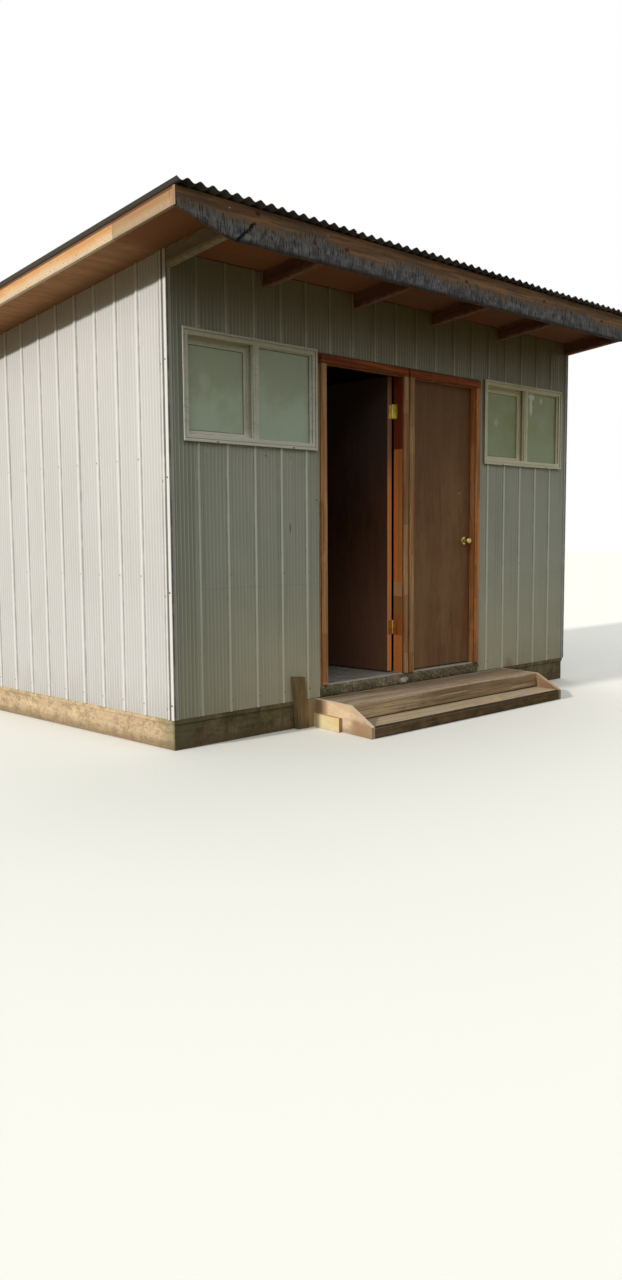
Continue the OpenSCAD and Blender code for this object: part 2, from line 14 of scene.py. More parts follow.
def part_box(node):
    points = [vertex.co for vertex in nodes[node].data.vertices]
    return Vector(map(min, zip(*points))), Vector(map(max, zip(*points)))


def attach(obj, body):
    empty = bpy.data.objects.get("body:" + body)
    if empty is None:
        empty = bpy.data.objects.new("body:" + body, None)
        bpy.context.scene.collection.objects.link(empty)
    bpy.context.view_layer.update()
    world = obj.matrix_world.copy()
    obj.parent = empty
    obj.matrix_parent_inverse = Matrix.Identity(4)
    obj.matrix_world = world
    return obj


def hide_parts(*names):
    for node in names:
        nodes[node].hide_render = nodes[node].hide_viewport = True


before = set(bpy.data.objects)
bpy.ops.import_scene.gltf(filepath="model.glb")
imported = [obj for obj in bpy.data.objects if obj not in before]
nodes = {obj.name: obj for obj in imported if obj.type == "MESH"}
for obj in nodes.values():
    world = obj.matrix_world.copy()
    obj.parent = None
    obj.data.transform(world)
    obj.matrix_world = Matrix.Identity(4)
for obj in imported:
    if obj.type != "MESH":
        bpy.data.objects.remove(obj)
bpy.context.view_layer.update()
rng = np.random.default_rng(11)


# The view: eye height, off the front left corner, looking slightly down. The lens spans the
# long side of a 622 by 1280 picture.

def shown(name, data):
    """A new object in the scene."""
    made = bpy.data.objects.new(name, data)
    bpy.context.scene.collection.objects.link(made)
    return made


eye = Vector((-5.3445, -5.6729, 1.1641))
yaw, pitch, roll = 0.7822, -0.1001, -0.0070
focal_px, long_side_px, sensor_mm = 1021.8, 1280, 36
ahead = math.cos(pitch)
forward = Vector((math.sin(yaw) * ahead, math.cos(yaw) * ahead, math.sin(pitch)))
level_right = Vector((math.cos(yaw), -math.sin(yaw), 0))
level_up = level_right.cross(forward)
right = level_right * math.cos(roll) + level_up * math.sin(roll)
up = level_up * math.cos(roll) - level_right * math.sin(roll)

camera = shown("camera", bpy.data.cameras.new("camera"))
camera.data.sensor_width = sensor_mm
camera.data.lens = sensor_mm * focal_px / long_side_px
camera.data.clip_end = 200
turned_round = Matrix((right, up, -forward)).transposed().to_4x4()
camera.matrix_world = Matrix.Translation(eye) @ turned_round
bpy.context.scene.camera = camera


# The stage: a pale floor and backdrop, a sky that is brightest overhead, a low key lamp from
# the left that leaves the front in shade, and two weak soft lamps that open the shadows of
# the front and of the far sides.

def put(tree, socket, value):
    """Links a socket to an input, or sets a plain value. Plain colours are opaque."""
    if isinstance(value, bpy.types.NodeSocket):
        tree.links.new(value, socket)
    else:
        socket.default_value = (*value, 1) if socket.type == "RGBA" else value


def add(tree, kind, inputs={}, **settings):
    """Puts a node into a tree, with its settings and its inputs."""
    node = tree.nodes.new("ShaderNode" + kind)
    for key, value in settings.items():
        setattr(node, key, value)
    for key, value in inputs.items():
        put(tree, node.inputs[key], value)
    return node


def math_of(tree, operation, *values):
    """One arithmetic step on sockets or numbers."""
    return add(tree, "Math", dict(enumerate(values)), operation=operation).outputs[0]


def two_faced(tree, lighting, seen, output):
    """One shader for the rays that carry light, another for those that see the backdrop: from
    the camera, in a gloss or through glass."""
    path = add(tree, "LightPath").outputs
    mask = math_of(tree, "MAXIMUM", path["Is Camera Ray"], path["Is Glossy Ray"])
    mask = math_of(tree, "MAXIMUM", mask, path["Is Transmission Ray"])
    mix = add(tree, "MixShader", {0: mask, 1: lighting.outputs[0], 2: seen.outputs[0]})
    add(tree, output, {"Surface": mix.outputs[0]})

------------

• What the exercise asks: Each line from the line containing "obj.matrix_parent_inverse = Matrix.Identity(4)" through the line containing "bpy.data.objects.remove(obj)" is to be transcribed exactly, and no other line.

• The response:
    obj.matrix_parent_inverse = Matrix.Identity(4)
    obj.matrix_world = world
    return obj


def hide_parts(*names):
    for node in names:
        nodes[node].hide_render = nodes[node].hide_viewport = True


before = set(bpy.data.objects)
bpy.ops.import_scene.gltf(filepath="model.glb")
imported = [obj for obj in bpy.data.objects if obj not in before]
nodes = {obj.name: obj for obj in imported if obj.type == "MESH"}
for obj in nodes.values():
    world = obj.matrix_world.copy()
    obj.parent = None
    obj.data.transform(world)
    obj.matrix_world = Matrix.Identity(4)
for obj in imported:
    if obj.type != "MESH":
        bpy.data.objects.remove(obj)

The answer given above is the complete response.